Figuur 1. Aandacht voor Bungehuisbezetting
Een bescheiden inhoudsanalyse van de artikelen laat zien dat er in opvallend veel van de artikelen aandacht wordt besteed aan de eisen van de bezetters. Precies driekwart van stukken bevat een kortere of langere discussie van die eisen. In bijna 40 procent van de gevallen wordt één van de bezetters of hun sympathisanten aan het woord gelaten. Expliciete kritiek op hen vinden we maar in 32 procent van de artikelen, terwijl in een vergelijkbare hoeveelheid van de artikelen de tactiek die de actievoerders kiezen wordt bediscussieerd. In 43 procent van de artikelen wordt de UvA en/of het CvB direct bekritiseerd (zie figuur 2).

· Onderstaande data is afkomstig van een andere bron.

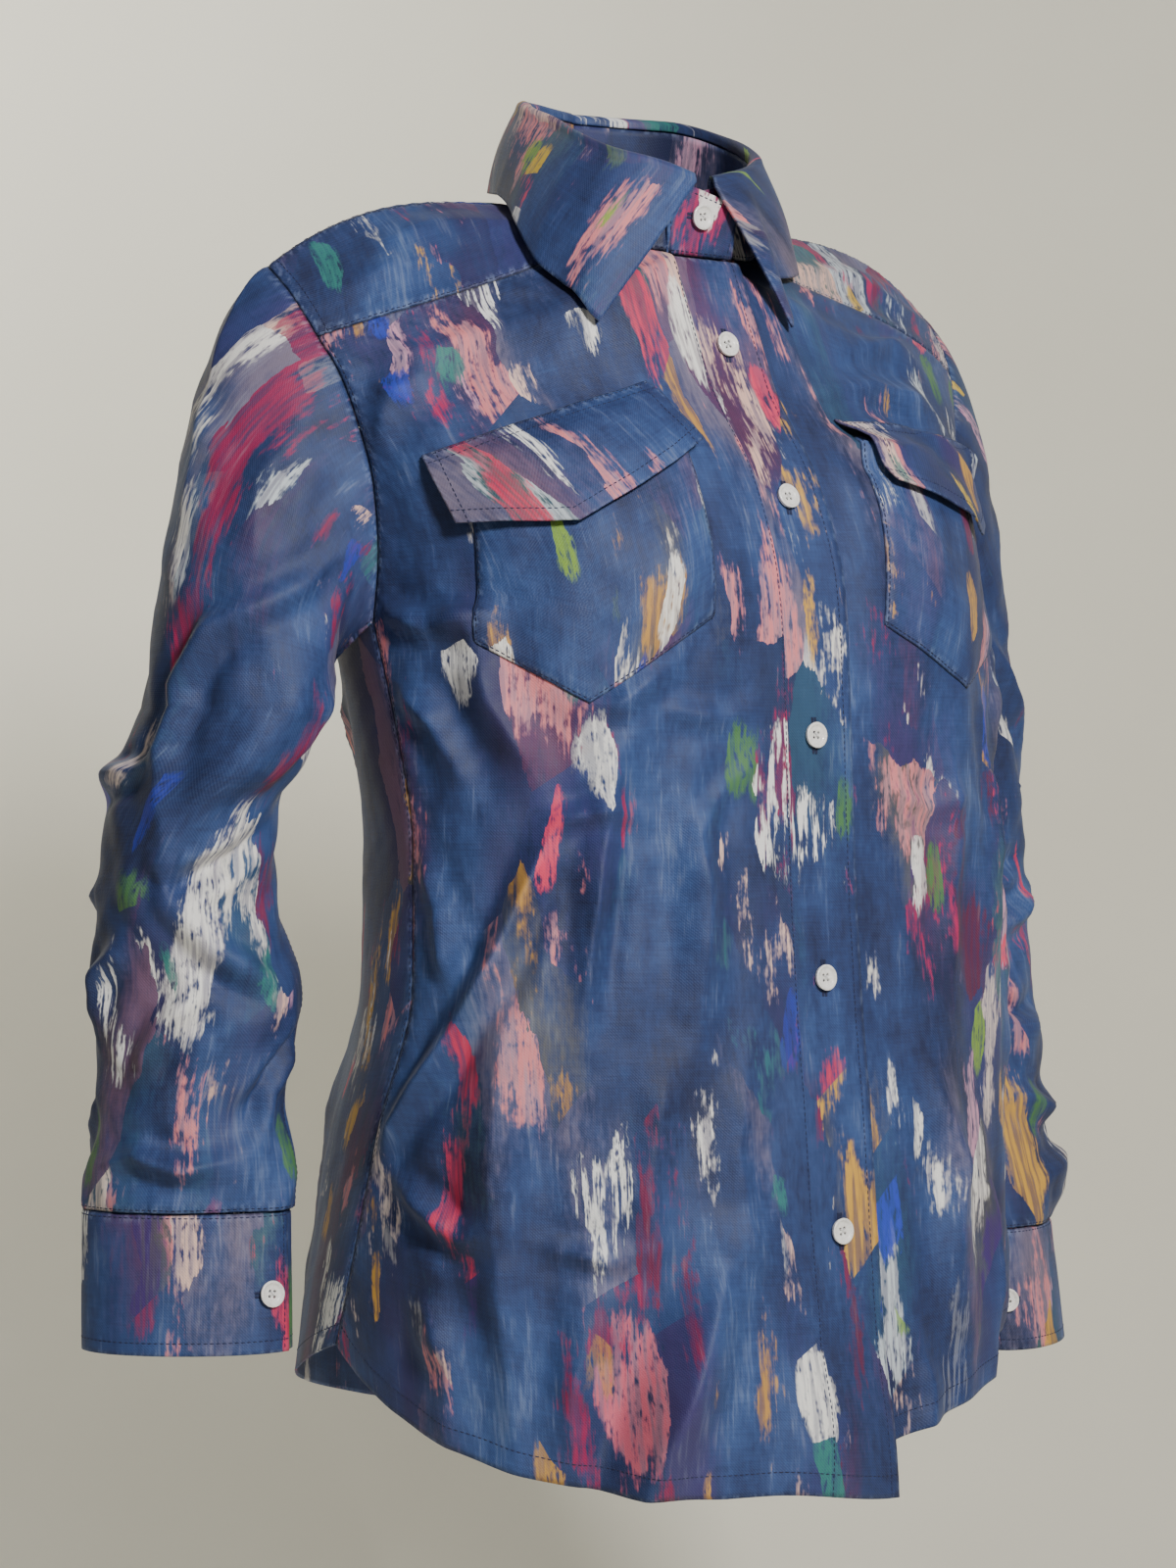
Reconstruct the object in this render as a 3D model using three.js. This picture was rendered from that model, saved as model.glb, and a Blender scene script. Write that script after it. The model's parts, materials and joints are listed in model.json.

Figuur 2. Inhoud van mediaberichtgeving
In de kranten is veel sympathie te lezen voor de actievoerders, onder andere in de column ‘Eindelijk, eindelijk komt er luid protest’ van Aleid Truijens (Volkskrant, 21 februari). De kritiek op de bezetters richt zich vooral op de schade die de acties toebrengen aan wetenschappelijk onderzoek en dan met name aan het baby-onderzoek dat in het Bungehuis wordt uitgevoerd. Het Maagdenhuis is in de berichtgeving nooit ver weg: de paralellen met de acties uit 1969 worden veelvuldig getrokken.
The whole world is watching
Hoewel protestbewegingen vaak klagen over gebrekkige publiciteit en – als deze publiciteit er wel is – te veel aandacht voor tactieken en conflict in plaats van hun inhoudelijke beweegredenen, doet de positieve publiciteit niet gek aan. In het boek ‘The whole world is watching’, een klassieke studie van de New Left in de Verenigde Staten in de jaren zeventig, legt Tod Gitlin de relatie tussen de protestbeweging en de media bloot. Hij laat zien dat journalisten in eerste instantie gefascineerd waren door de New Left en dat zij met positieve berichtgeving de steun en sympathie voor de beweging deden toenemen. Om aan de eisen van nieuwswaardigheid te (blijven) voldoen moeten de beweging en haar acties drama, conflict en personalisering bevatten. In het geval van de New Left zorgde dat ervoor dat leiders zich in steeds grotere mate op mediastrategieën richten en dat in de berichtgeving interne strubbelingen en rariteiten centraal kwamen te staan. Uiteindelijk resulteerde dat in een erosie van steun voor de beweging.
Zelfde lot?
Of De Nieuwe Universiteit een zelfde lot beschoren is, is natuurlijk afwachten. Zij kunnen rekenen op veel (terechte) sympathie van binnen en buiten de UvA en academische wereld. Maar als hun acties lang blijven voortduren zal ook de kritiek toenemen – in dat opzicht is het misschien geen slecht idee nu te proberen zaken te doen met het CvB en een aantal eisen binnen te halen.
Indien er personen zijn die het niet eens zijn met de inrichting en de verworvenheden van ons hoger onderwijs, ontstaan vanuit de democratie, raad ik ze aan niet op de universiteit te gaan studeren.
Indien ze herrie willen schoppen met hun door de samenleving gesubsidieerde collegekaarten in de hand, dan: Overheid: Collegekaarten inleveren en gewoon aan het werk laten gaan !! Deze mannen en vrouwen hebben we niet nodig in een goed geordende samenleving en zeker niet op de plaatsen, waarvan ze zich voorstellen terecht te komen !! Verantwoordelijke Overheid : Wellicht ook denken aan de werkeloosheidsuitkering, waarop ze zeker een beroep zullen doen !
Sinds de herziening van de wet op het Wetenschappelijk Onderwijs is van democratie aan de universiteit geen sprake meer. Studenten hebben inspraak, maar geen enkele vorm van reële macht en hetzelfde geldt voor medewerkers. De top wordt voor een groot deel gevormd door ‘mensen uit de praktijk’ oftewel captains of industry die van het universitaire bestel en het werk geen enkele kennis hebben. Niet alleen is er al jarenlang bezuinigd terwijl intussen de studentenaantallen groeiden, de verdeling over alpha en bèta’s is ook scheef. Hopelijk laten studenten zich niet teveel afleiden van de centrale eisen.